Экстенсивная система рождается из интенсивных условий, делающих ее возможной, но она реагирует на них, аннулирует их, вытесняет их и оставляет им только мифическое выражение... В результате знаки перестают быть двусмысленными, дизъюнкции становятся исключающими, ограничительными... имена, названия обозначают уже не интенсивные состояния, а определенных лиц. Различимость опускается на сестру, на мать как на запрещенных супруг. Личности не предшествуют запретам, так как в результате запрета они возникают как таковые. Мать и сестра не существует до их запрещения в качестве супруг... инцест в строгом смысле не существует, не может существовать. Всегда находятся по ту сторону инцеста, в серии интенсивностей, игнорирующих личностную определенность, или же по эту сторону, в протяженности, которая их/интенсивности/ признает, которая их составляет, но составляет, делая невозможным их сексуальное партнерство. Инцест можно совершить лишь в результате серии замещений, которая нас постоянно от него отдаляет, т.е. с лицом, которое приравнивается к матери или сестре лишь потому, что ими не является: с той, которая выделима как возможная супруга. Таков смысл предпочтительного брака: это первый разрешенный инцест. Но не случайно, что он редко имеет место, как если бы он был слишком близок к несуществующему невозможному (таков предпочтительный догонский брак с дочерью дяди, которая приравнивается к тете, которая, в свою очередь, приравнивается к матери)...

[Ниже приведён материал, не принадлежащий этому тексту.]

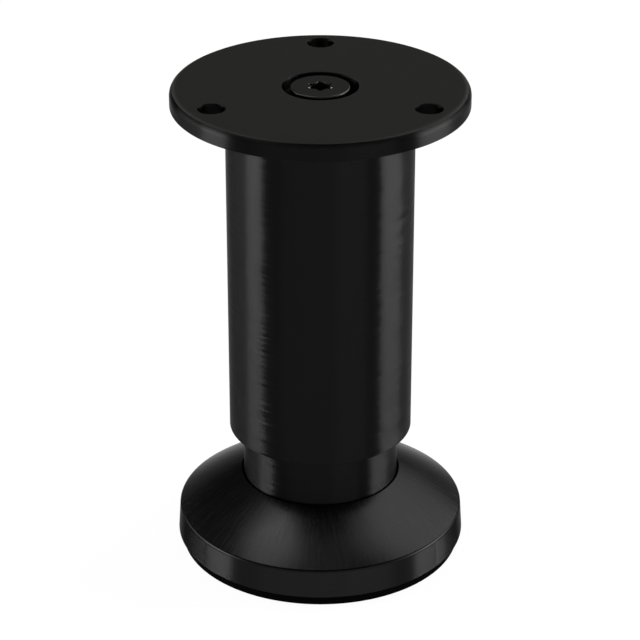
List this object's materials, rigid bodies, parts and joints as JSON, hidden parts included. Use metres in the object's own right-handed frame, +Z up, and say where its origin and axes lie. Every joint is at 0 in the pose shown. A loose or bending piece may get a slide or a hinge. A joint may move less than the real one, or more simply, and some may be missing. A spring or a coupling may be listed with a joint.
{
  "type": "adjustable furniture leg",
  "caption": "Round adjustable furniture leg with a flat mounting plate, a brushed tube, and a domed foot that screws in and out on a telescoping sleeve.",
  "frame": {"origin": "centre of the foot's underside, on the floor and on the leg's axis", "axes": "+Z up along the leg's axis; +Y towards the back fixing hole, away from the viewer of the picture; +X to the viewer's right"},
  "size_m": [0.0794, 0.0794, 0.1346],
  "materials": {
    "plate_coat": "matt black coating, even and slightly warm",
    "screw_black": "black oxide, satin",
    "brushed_black": "brushed round the axis, then stained black, satin",
    "foot_black": "pressed and brushed, then stained black, satin",
    "nylon_black": "moulded, matt black",
    "zinc_steel": "zinc plated, dull silver",
    "pad_rubber": "matt black"
  },
  "bodies": {
    "leg": {"mounting_plate": "plate_coat", "plate_screw": "screw_black", "tube": "brushed_black", "top_insert": "nylon_black", "plate_nut": "zinc_steel", "lower_insert": "nylon_black", "spindle_nut": "zinc_steel", "guide_bush": "nylon_black"},
    "sleeve": {"sleeve": "brushed_black", "sleeve_guide": "nylon_black"},
    "foot": {"foot_disc": "foot_black", "foot_base": "nylon_black", "foot_pad": "pad_rubber", "spindle": "zinc_steel", "clamp_washer": "zinc_steel", "clamp_nut": "zinc_steel"}
  },
  "joints": [
    {"name": "foot_slide", "type": "slide", "parent": "leg", "child": "sleeve", "axis": [0, 0, -1], "range_m": [-0.01365, 0.00635]},
    {"name": "foot_turn", "type": "hinge", "parent": "sleeve", "child": "foot", "pos_m": [0, 0, 0.01], "axis": [0, 0, -1], "range_deg": [-3276, 1524]}
  ],
  "couplings": [
    {"joint": "foot_slide", "follows": "foot_turn", "m_per_rad": 0.00023873}
  ]
}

Миф не есть греза о невозможном или инверсия всегда уже наличной социальности. Он до всего этого, он там, где этого еще нет. Нужно избежать двух ложных воззрений на границу или предел: одно превращает предел в матрицу или в происхождение, как если бы запрет доказывал, что «сначала» запрещенную вещь желали как таковую; другое приписывает пределу структурную функцию, как если бы «фундаментальное» отношение между желанием и законом осуществлялось в акте трансгрессии. Нужно еще раз напомнить, что закон ничего не доказывает в том, что касается изначальной реальности желания, потому что он существенно искажает желаемое, и что трансгрессия ничего не доказывает относительно функциональной реальности закона, потому что она сама смехотворно мала по сравнению с тем, что закон действительно запрещает (поэтому революции ничего общего не имеют с трансгрессией). Короче, предел не по ту и не по эту сторону: он на пределе между тем и другим, он всегда уже перейден или всегда еще не перейден. Ведь инцест, как и движение, невозможен.